I have large CSV files (30GB, ~100M records ). These are dumps from existing database (unfortunately). I therefore have to re-create schema, clean up (NULL versus empty string, convert to real, etc). I do this in two steps (all within sqlite3 shell):

Step 1. sqlite3's .import of CSV file into a table QQQ that will be deleted once all finished. This makes all columns TEXT since no type is available.  This step is reasonably fast, 20min

Step 2. Create table according to schema with PRIMAMRY KEY and other constraints and INSERT from QQQ into the final destination.

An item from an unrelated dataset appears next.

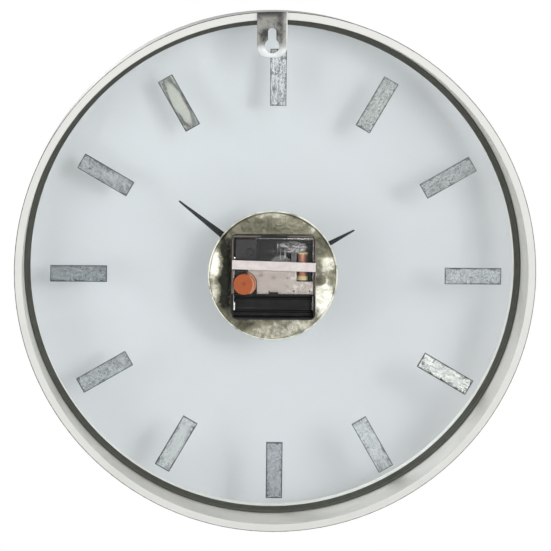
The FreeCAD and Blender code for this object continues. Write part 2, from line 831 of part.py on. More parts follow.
def make_centre_wheel():
    """Wheel driven by the third pinion, with the arbor that grips the minute pipe."""
    phase = meshing_phase(pinion_teeth, third_direction + 180, third_direction + 180,
                          centre_wheel_teeth)
    top = centre_wheel_depth + layer_thickness
    wheel = toothed_disc(centre_wheel_teeth, train_module, phase, arbor_place,
                         centre_wheel_depth, top)
    hub = pin(wheel_hub_radius, arbor_place, middle_plate_depth + layer_thickness + layer_gap,
              top)
    arbor = cylinder(centre_arbor_radius, arbor_place,
                     motion_layer_depth - centre_arbor_reach + layer_gap, top)
    hole = bore(pivot_radius + running_gap, pin_sides, arbor_place, middle_plate_depth,
                top + overrun)
    return joined(wheel, hub, arbor).cut(hole)


def make_third_wheel():
    phase = meshing_phase(pinion_teeth, third_direction, third_direction + 180,
                          third_wheel_teeth)
    wheel = toothed_disc(third_wheel_teeth, third_module, phase, third_place,
                         third_wheel_depth, third_wheel_depth + layer_thickness)
    pinion = toothed_disc(pinion_teeth, train_module, third_direction + 180, third_place,
                          centre_wheel_depth - layer_gap, third_wheel_depth)
    return joined(wheel, pinion, train_arbor(third_place, third_wheel_depth))


def make_seconds_wheel():
    """Seconds arbor, which runs in the centre wheel's bore and in the bridge."""
    phase = meshing_phase(pinion_teeth, intermediate_direction + 180,
                          intermediate_direction + 180, seconds_wheel_teeth)
    wheel = toothed_disc(seconds_wheel_teeth, seconds_module, phase, arbor_place,
                         seconds_wheel_depth, seconds_wheel_depth + layer_thickness)
    pinion = toothed_disc(pinion_teeth, third_module, third_direction, arbor_place,
                          third_wheel_depth - layer_gap, seconds_wheel_depth)
    return joined(wheel, pinion, train_arbor(arbor_place, seconds_wheel_depth))


def make_intermediate_wheel():
    phase = meshing_phase(pinion_teeth, rotor_direction + 180, rotor_direction + 180,
                          intermediate_wheel_teeth)
    wheel = toothed_disc(intermediate_wheel_teeth, train_module, phase, intermediate_place,
                         intermediate_wheel_depth, intermediate_wheel_depth + layer_thickness)
    pinion = toothed_disc(pinion_teeth, seconds_module, intermediate_direction + 180,
                          intermediate_place, seconds_wheel_depth - layer_gap,
                          intermediate_wheel_depth)
    return joined(wheel, pinion, train_arbor(intermediate_place, intermediate_wheel_depth))


def make_rotor_pinion():
    pinion = toothed_disc(pinion_teeth, train_module, rotor_direction + 180, rotor_place,
                          intermediate_wheel_depth - layer_gap, coil_depth)
    return joined(pinion, train_arbor(rotor_place, coil_depth))


def make_rotor_magnet():
    hole = bore(pivot_radius + press_gap, pin_sides, rotor_place, 0, case_depth)
    return cylinder(rotor_magnet_radius, rotor_place, coil_depth, magnet_top_depth).cut(hole)


def upright_barrel(corner_radius, z_low, z_high):
    """Many-sided barrel about the coil's axis."""
    ring = [polar((coil_x, coil_depth), corner_radius, number * 360 / pipe_sides)
            for number in range(pipe_sides)]
    corners = [FreeCAD.Vector(x, y, z_low) for x, y in ring]
    face = Part.Face(Part.makePolygon(corners + corners[:1]))
    return face.extrude(FreeCAD.Vector(0, 0, z_high - z_low))


def make_bobbin():
    """Flanged spool with a slot along its axis for the iron core."""
    low_z = coil_low_z - bobbin_low_flange
    high_z = coil_high_z + bobbin_high_flange
    stem = upright_barrel(bobbin_tube_radius, low_z, high_z)
    low_flange = upright_barrel(bobbin_flange_radius, low_z, coil_low_z)
    high_flange = upright_barrel(bobbin_flange_radius, coil_high_z, high_z)
    half_width = core_width / 2 + core_slot_gap
    half_thickness = core_thickness / 2 + core_slot_gap
    slot = block(coil_x - half_width, coil_x + half_width, coil_depth - half_thickness,
                 coil_depth + half_thickness, low_z - overrun, high_z + overrun)
    return joined(stem, low_flange, high_flange).cut(slot)


def make_winding():
    """Barrel of enamelled wire, whose turns are too fine to be cut one by one."""
    barrel = upright_barrel(coil_radius, coil_low_z, coil_high_z)
    return barrel.cut(upright_barrel(bobbin_tube_radius + press_gap, coil_low_z - overrun,
                                     coil_high_z + overrun))


def make_core():
    half_width, half_thickness = core_width / 2, core_thickness / 2
    return block(coil_x - half_width, coil_x + half_width, coil_depth - half_thickness,
                 coil_depth + half_thickness, core_low_z, core_high_z)


def make_stator():
    """Iron plate from the core's two ends to the eye round the rotor."""
    y_high = stator_depth + stator_thickness
    reach_x = coil_x - stator_arm_reach
    upper = block(reach_x, stator_limb_high_x, stator_depth, y_high,
                  core_high_z - stator_arm_width, core_high_z)
    limb = block(stator_limb_low_x, stator_limb_high_x, stator_depth, y_high,
                 rotor_place[1], core_high_z)
    lower = block(reach_x, rotor_place[0], stator_depth, y_high,
                  core_low_z, core_low_z + stator_arm_width)
    eye = pipe(stator_eye_radius, rotor_place, stator_depth, y_high)
    throat = block(stator_limb_high_x - stator_eye_radius / 2, rotor_place[0], stator_depth,
                   y_high, core_low_z, rotor_place[1])
    hole = bore(rotor_magnet_radius + stator_rotor_gap, pipe_sides, rotor_place,
                stator_depth - overrun, y_high + overrun)
    return joined(upper, limb, lower, eye, throat).cut(hole)


def make_board():
    return block(board_low_x, board_high_x, board_depth, board_top_depth,
                 board_low_z, board_high_z)


def make_chip():
    """Low round dome of black resin over the chip."""
    place = [across(share) for share in chip_places_share]
    dome = pipe(chip_radius, place, board_top_depth, board_top_depth + chip_height)
    top_edges = [edge for edge in dome.Edges
                 if edge.BoundBox.YMin > board_top_depth + chip_height / 2]
    return dome.makeChamfer(chip_height / 2, top_edges)


def make_crystal():
    """Crystal's can, which lies on the front of the board."""
    x, z = [across(share) for share in crystal_places_share]
    base = FreeCAD.Vector(x, board_depth - crystal_radius, z)
    return Part.makeCylinder(crystal_radius, crystal_length, base)


def contact_blade(side):
    x_low, x_high = sorted((side * strip_inner_x, side * strip_outer_x))
    return block(x_low, x_high, blade_low_depth, blade_high_depth, blade_low_z, blade_high_z)


def side_strip(side, z_high):
    x_low, x_high = sorted((side * strip_inner_x, side * strip_outer_x))
    return block(x_low, x_high, strip_low_depth, board_depth, blade_low_z, z_high)


def make_contact_plus():
    """Blade with a pressed button and a folded lip, and its strip up the wall to the board."""
    middle = FreeCAD.Vector(strip_inner_x - button_height,
                            (blade_low_depth + blade_high_depth) / 2, bay_centre_z)
    button = Part.makeCylinder(button_radius, button_height, middle, FreeCAD.Vector(1, 0, 0))
    lip = block(strip_inner_x - lip_width, strip_inner_x, blade_high_depth - contact_thickness,
                blade_high_depth, blade_low_z, blade_high_z)
    foot_z = board_low_z + post_radius
    foot = block(board_high_x + seat_gap, strip_outer_x, strip_low_depth,
                 board_top_depth, board_low_z, foot_z)
    return joined(contact_blade(1), lip, side_strip(1, foot_z), button, foot)


def make_contact_minus():
    """Bowed leaf in the bay, and the strip round the side and the top to the board."""
    low = FreeCAD.Vector(-strip_inner_x, blade_low_depth, blade_low_z)
    high = FreeCAD.Vector(-strip_inner_x, blade_high_depth, blade_low_z)
    bow = FreeCAD.Vector(-strip_inner_x + leaf_height,
                         (blade_low_depth + blade_high_depth) / 2, blade_low_z)
    face = Part.Face(Part.Wire([Part.Arc(low, bow, high).toShape(),
                                Part.LineSegment(high, low).toShape()]))
    leaf = face.extrude(FreeCAD.Vector(0, 0, blade_high_z - blade_low_z))
    top_low_z = top_strip_z - contact_thickness
    tail_x = board_low_x + post_radius
    top = block(-strip_outer_x, tail_x, strip_low_depth, board_depth, top_low_z, top_strip_z)
    tail = block(tail_x - post_radius / 2, tail_x, strip_low_depth, board_top_depth,
                 top_low_z, top_strip_z)
    return joined(contact_blade(-1), leaf, side_strip(-1, top_strip_z), top, tail)


def moulded_nodes():
    """Pieces placed from the movement's arbor and front face."""
    return {
        "hub_disc": make_hub_disc(),
        "centre_bush": make_bush(),
        "rubber_washer": make_washer(rubber_washer_radius, rubber_depth,
                                     rubber_washer_thickness),
        "brass_washer": make_washer(brass_washer_radius, washer_depth,
                                    brass_washer_thickness),
        "hex_nut": make_hex_nut(),
        "hour_hand": make_hand(hour_hand_length, hour_hand_angle,
                               hour_pipe_radius + press_gap, hour_hand_depth),
        "minute_hand": make_hand(minute_hand_length, minute_hand_angle,
                                 minute_tip_radius + press_gap, minute_hand_depth),
        "hand_nut": make_hand_nut(),
        "movement_case": make_case(),
        "clear_cover": make_cover(),
        "label_strip": make_label(),
        "setting_knob": make_knob(),
        "middle_plate": make_middle_plate(),
        "train_bridge": make_bridge(),
        "minute_arbor": make_minute_arbor(),
        "reverser_wheel": make_reverser(),
        "hour_wheel": make_hour_wheel(),
        "centre_wheel": make_centre_wheel(),
        "third_wheel": make_third_wheel(),
        "seconds_wheel": make_seconds_wheel(),
        "intermediate_wheel": make_intermediate_wheel(),
        "rotor_pinion": make_rotor_pinion(),
        "rotor_magnet": make_rotor_magnet(),
        "coil_bobbin": make_bobbin(),
        "coil_winding": make_winding(),
        "coil_core": make_core(),
        "stator": make_stator(),
        "circuit_board": make_board(),
        "clock_chip": make_chip(),
        "quartz_crystal": make_crystal(),
        "contact_plus": make_contact_plus(),
        "contact_minus": make_contact_minus(),
    }


def frame_nodes():
    """Pieces placed from the hoop's own axis."""
    nodes = {
        "hoop": make_hoop(),
        "glass_pane": make_glass(),
        "glass_gasket": make_gasket(),
        "hanger_tab": make_hanger_tab(),
    }
    marker = make_marker()
    film = make_film()
    hours = range(1, marker_count + 1)
    for hour in hours:
        nodes["hour_marker_%02d" % hour] = at_hour(marker, hour)
    nodes["marker_adhesive"] = Part.makeCompound([at_hour(film, hour) for hour in hours])
    return nodes


def main():
    os.makedirs("parts", exist_ok=True)
    nodes = frame_nodes()
    for name, solid in moulded_nodes().items():
        nodes[name] = on_case(solid)
    for name, solid in nodes.items():
        solid.exportStep(os.path.join("parts", name + ".step"))


main()
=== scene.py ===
import bpy
import bmesh
import math
from mathutils import Matrix, Vector, noise


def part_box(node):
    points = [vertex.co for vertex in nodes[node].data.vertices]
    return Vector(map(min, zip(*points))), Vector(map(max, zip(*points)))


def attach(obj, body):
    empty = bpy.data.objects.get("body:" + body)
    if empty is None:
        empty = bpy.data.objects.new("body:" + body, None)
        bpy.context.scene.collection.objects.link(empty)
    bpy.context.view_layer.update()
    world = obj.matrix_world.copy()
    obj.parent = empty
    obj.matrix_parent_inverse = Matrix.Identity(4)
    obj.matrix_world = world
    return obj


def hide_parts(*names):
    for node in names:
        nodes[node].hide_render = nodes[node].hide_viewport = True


# Dressed wall clock seen from behind: materials, fine surface detail, lamps and camera.
# The frame is in metres. Lengths below are in millimetres and MM turns them into metres.

MM = 0.001
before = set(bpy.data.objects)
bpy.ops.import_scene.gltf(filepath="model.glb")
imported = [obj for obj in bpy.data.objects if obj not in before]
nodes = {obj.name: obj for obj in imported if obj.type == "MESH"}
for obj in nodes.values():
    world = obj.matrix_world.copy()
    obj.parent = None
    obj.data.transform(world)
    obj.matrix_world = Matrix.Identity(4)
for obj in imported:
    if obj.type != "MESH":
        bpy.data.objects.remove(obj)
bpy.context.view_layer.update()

# Camera at the photograph's place, aimed at a point on the hoop's rear plane
IMAGE_WIDTH = 551
SENSOR_WIDTH = 36.0
FOCAL_PIXELS = 3405.4
VIEW_DISTANCE = 2227.8
VIEW_AZIMUTH = 2.429
VIEW_ELEVATION = 5.485
VIEW_ROLL = 0.631
VIEW_TARGET_X = 0.238
VIEW_TARGET_Z = -1.178
CAMERA_REACH = 20000.0

# How every piece is finished: seams closed, edges sharper than this angle rounded
WELD_DISTANCE = 0.0005
BEVEL_ANGLE = 32

# How far one seed moves a noise, and where an oval's fade starts and ends
SEED_SHIFT = (17.3, 9.7, 13.1)
OVAL_EDGE, OVAL_CORE = 1.0, 0.4

# Places that several materials share, read from the frame
HOOP_LOW, HOOP_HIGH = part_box("hoop")
HOOP_RADIUS = HOOP_HIGH.x / MM
HOOP_REAR = HOOP_HIGH.y / MM
DISC_LOW, DISC_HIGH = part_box("hub_disc")
DISC_RADIUS = (DISC_HIGH.x - DISC_LOW.x) / 2 / MM
DIAL_Z = (DISC_HIGH.z + DISC_LOW.z) / 2 / MM
CASE_LOW, CASE_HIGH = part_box("movement_case")
CASE_HALF = (CASE_HIGH.x - CASE_LOW.x) / 2 / MM
WINDING_LOW, WINDING_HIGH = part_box("coil_winding")


def rgb(red, green, blue):
    """Linear colour of an 8-bit display colour."""
    def linear(value):
        share = value / 255
        return share / 12.92 if share < 0.04045 else ((share + 0.055) / 1.055) ** 2.4
    return (linear(red), linear(green), linear(blue), 1.0)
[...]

The second step is slow and it gets slower as database size grows. I suspect but not sure the slowdown is caused by enforcing uniqueness of the PRIMARY KEY. Since I know the data source is a database, I do not need to enforce the check on the fly. Plus, I know there is PRAGMA integrity_check;  that can be used to verify at the end after everything is inserted. If I am correct, is there a way to disable or otherwise speed up the second step? I know FOREIGN KEY constrain can be turned off (and I keep it off). I know PRAGMA ignore_check_constraints could turn off CHECK. But nothing on primary key enforcement. Maybe my two-step process is wrong and there is a better way?

In my case PRIMARY KEY is a string (used to be 38 digit integer, too large for SQLite as I understand).

Thank you,

Roman